Hybrid System Based On A Multi-Objective Optimization And Kernel Approximation For Multi-Scale Wind Speed Forecasting

Researching wind speed forecasting is increasingly important given the growing importance of wind energy in power system operation. Precise and reliable wind speed forecasting methods can effectively enhance the operational stability of power grids and improve their economic and environmental benefits. In recent decades, numerous methods have been proposed to reduce the forecasting errors caused by the non-stationary and non-linear properties of wind speed data. However, some traditional forecasting methods are restricted by the limitations of single prediction methods and do not consider the necessity of applying data processing technology and optimization algorithms, which leads to poor prediction accuracy. To overcome the limitations of traditional forecasting methods and provide more precise and stable wind speed prediction results, an advanced hybrid prediction system based on data reconstruction and kernel approximation (random Fourier mapping) is proposed in this paper.
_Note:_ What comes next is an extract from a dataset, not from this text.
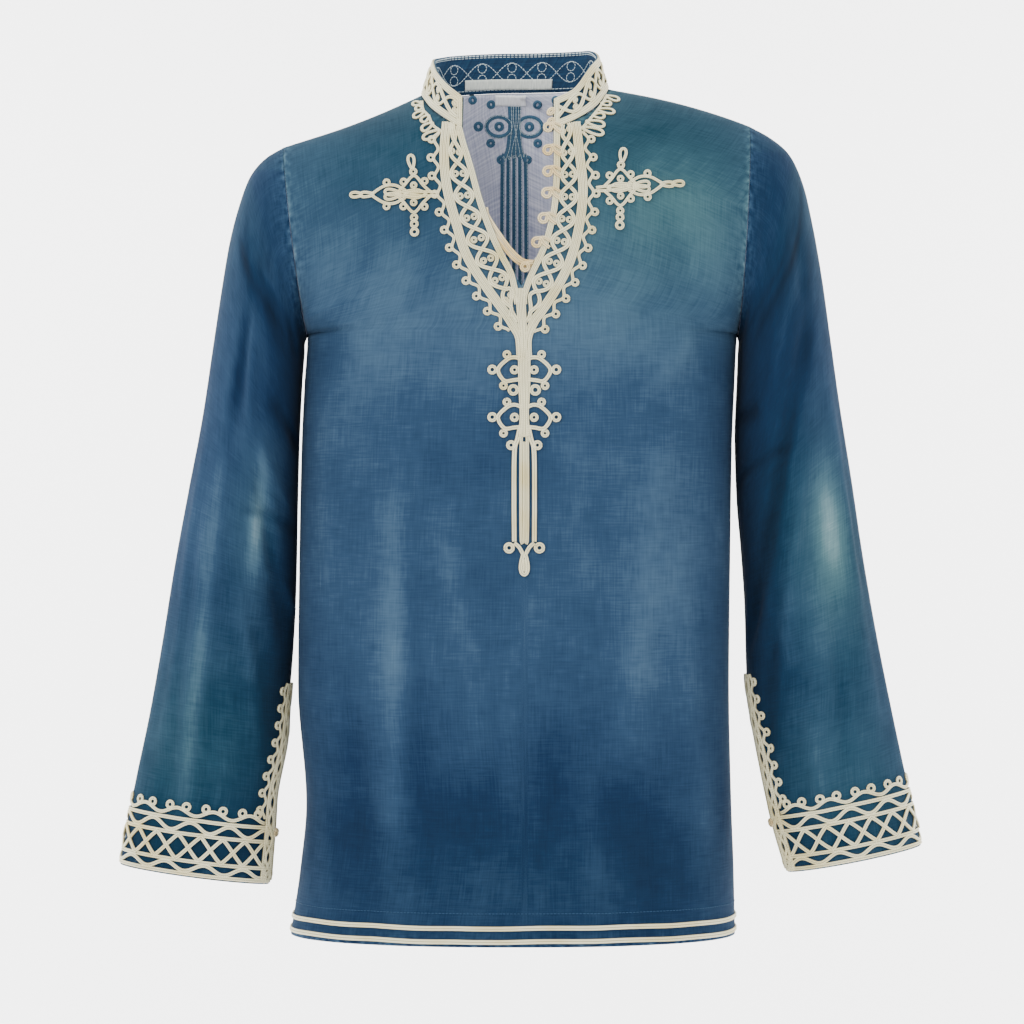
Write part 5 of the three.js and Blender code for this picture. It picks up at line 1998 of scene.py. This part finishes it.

The proposed system successfully maximizes the forecasting capabilities of the component methods and effectively improves the wind speed prediction performance. Based on 10-min and 30-min data collected from Shandong province, China, the simulation results indicate that the forecasted values obtained using the proposed strategy are considerably better than those obtained using the compared strategies, which is beneficial for electrical energy conversion and power grid security.